_DATA IN THIS EXERCISE_:
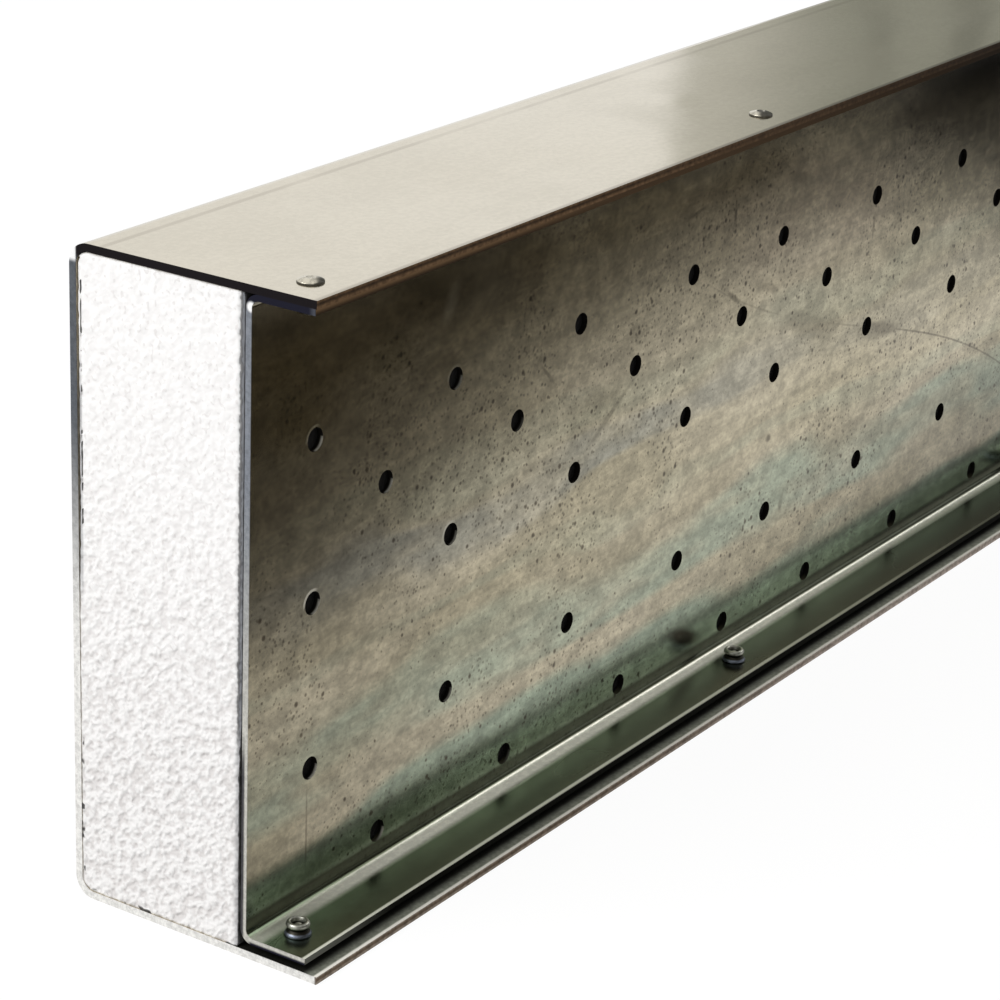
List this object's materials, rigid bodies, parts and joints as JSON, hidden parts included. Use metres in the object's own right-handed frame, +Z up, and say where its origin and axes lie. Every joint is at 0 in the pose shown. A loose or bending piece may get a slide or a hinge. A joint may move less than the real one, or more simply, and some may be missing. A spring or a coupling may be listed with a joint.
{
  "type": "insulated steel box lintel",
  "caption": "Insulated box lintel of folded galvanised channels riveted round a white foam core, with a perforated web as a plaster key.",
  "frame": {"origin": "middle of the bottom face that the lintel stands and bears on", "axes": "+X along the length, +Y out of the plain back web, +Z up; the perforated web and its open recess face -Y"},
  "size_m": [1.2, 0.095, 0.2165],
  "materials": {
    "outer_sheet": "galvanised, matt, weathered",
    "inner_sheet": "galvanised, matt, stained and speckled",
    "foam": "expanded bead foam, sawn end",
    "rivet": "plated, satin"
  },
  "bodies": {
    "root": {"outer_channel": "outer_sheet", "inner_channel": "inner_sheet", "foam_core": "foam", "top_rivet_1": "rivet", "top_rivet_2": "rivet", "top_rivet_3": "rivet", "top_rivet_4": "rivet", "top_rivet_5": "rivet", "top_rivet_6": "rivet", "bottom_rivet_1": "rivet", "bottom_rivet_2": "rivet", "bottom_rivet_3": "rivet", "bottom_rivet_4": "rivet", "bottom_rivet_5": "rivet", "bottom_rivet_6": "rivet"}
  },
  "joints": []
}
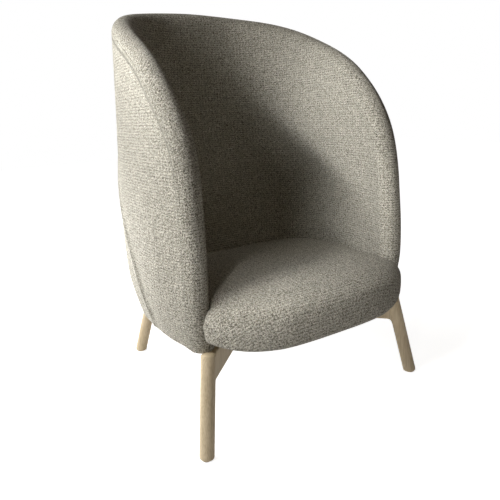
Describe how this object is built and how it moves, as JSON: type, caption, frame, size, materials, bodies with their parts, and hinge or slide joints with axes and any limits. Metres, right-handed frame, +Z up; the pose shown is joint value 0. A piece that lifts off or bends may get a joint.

_REQUIREMENT_:
Set down all of the records shown above once more, exactly.

_OUTPUT FOR THIS EXERCISE_:
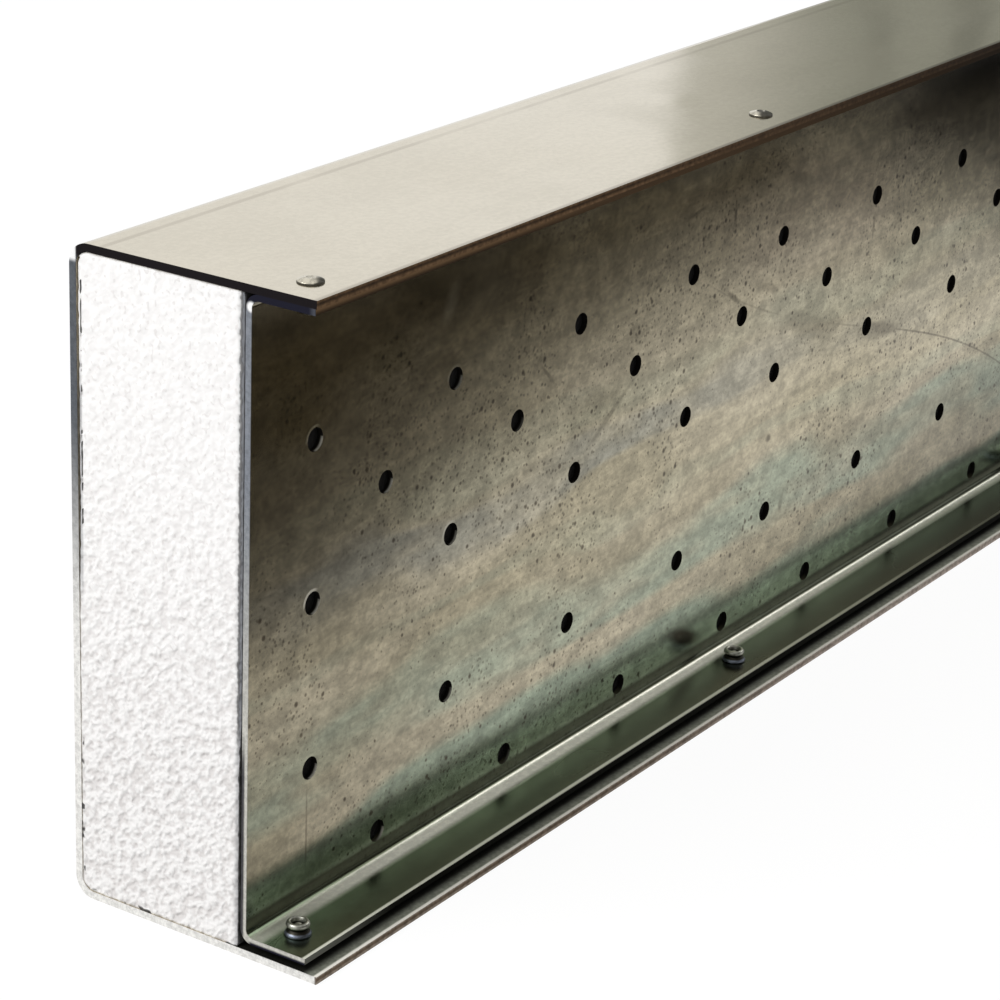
List this object's materials, rigid bodies, parts and joints as JSON, hidden parts included. Use metres in the object's own right-handed frame, +Z up, and say where its origin and axes lie. Every joint is at 0 in the pose shown. A loose or bending piece may get a slide or a hinge. A joint may move less than the real one, or more simply, and some may be missing. A spring or a coupling may be listed with a joint.
{
  "type": "insulated steel box lintel",
  "caption": "Insulated box lintel of folded galvanised channels riveted round a white foam core, with a perforated web as a plaster key.",
  "frame": {"origin": "middle of the bottom face that the lintel stands and bears on", "axes": "+X along the length, +Y out of the plain back web, +Z up; the perforated web and its open recess face -Y"},
  "size_m": [1.2, 0.095, 0.2165],
  "materials": {
    "outer_sheet": "galvanised, matt, weathered",
    "inner_sheet": "galvanised, matt, stained and speckled",
    "foam": "expanded bead foam, sawn end",
    "rivet": "plated, satin"
  },
  "bodies": {
    "root": {"outer_channel": "outer_sheet", "inner_channel": "inner_sheet", "foam_core": "foam", "top_rivet_1": "rivet", "top_rivet_2": "rivet", "top_rivet_3": "rivet", "top_rivet_4": "rivet", "top_rivet_5": "rivet", "top_rivet_6": "rivet", "bottom_rivet_1": "rivet", "bottom_rivet_2": "rivet", "bottom_rivet_3": "rivet", "bottom_rivet_4": "rivet", "bottom_rivet_5": "rivet", "bottom_rivet_6": "rivet"}
  },
  "joints": []
}
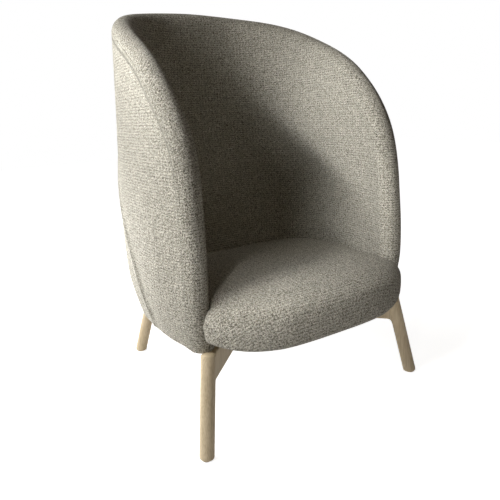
Describe how this object is built and how it moves, as JSON: type, caption, frame, size, materials, bodies with their parts, and hinge or slide joints with axes and any limits. Metres, right-handed frame, +Z up; the pose shown is joint value 0. A piece that lifts off or bends may get a joint.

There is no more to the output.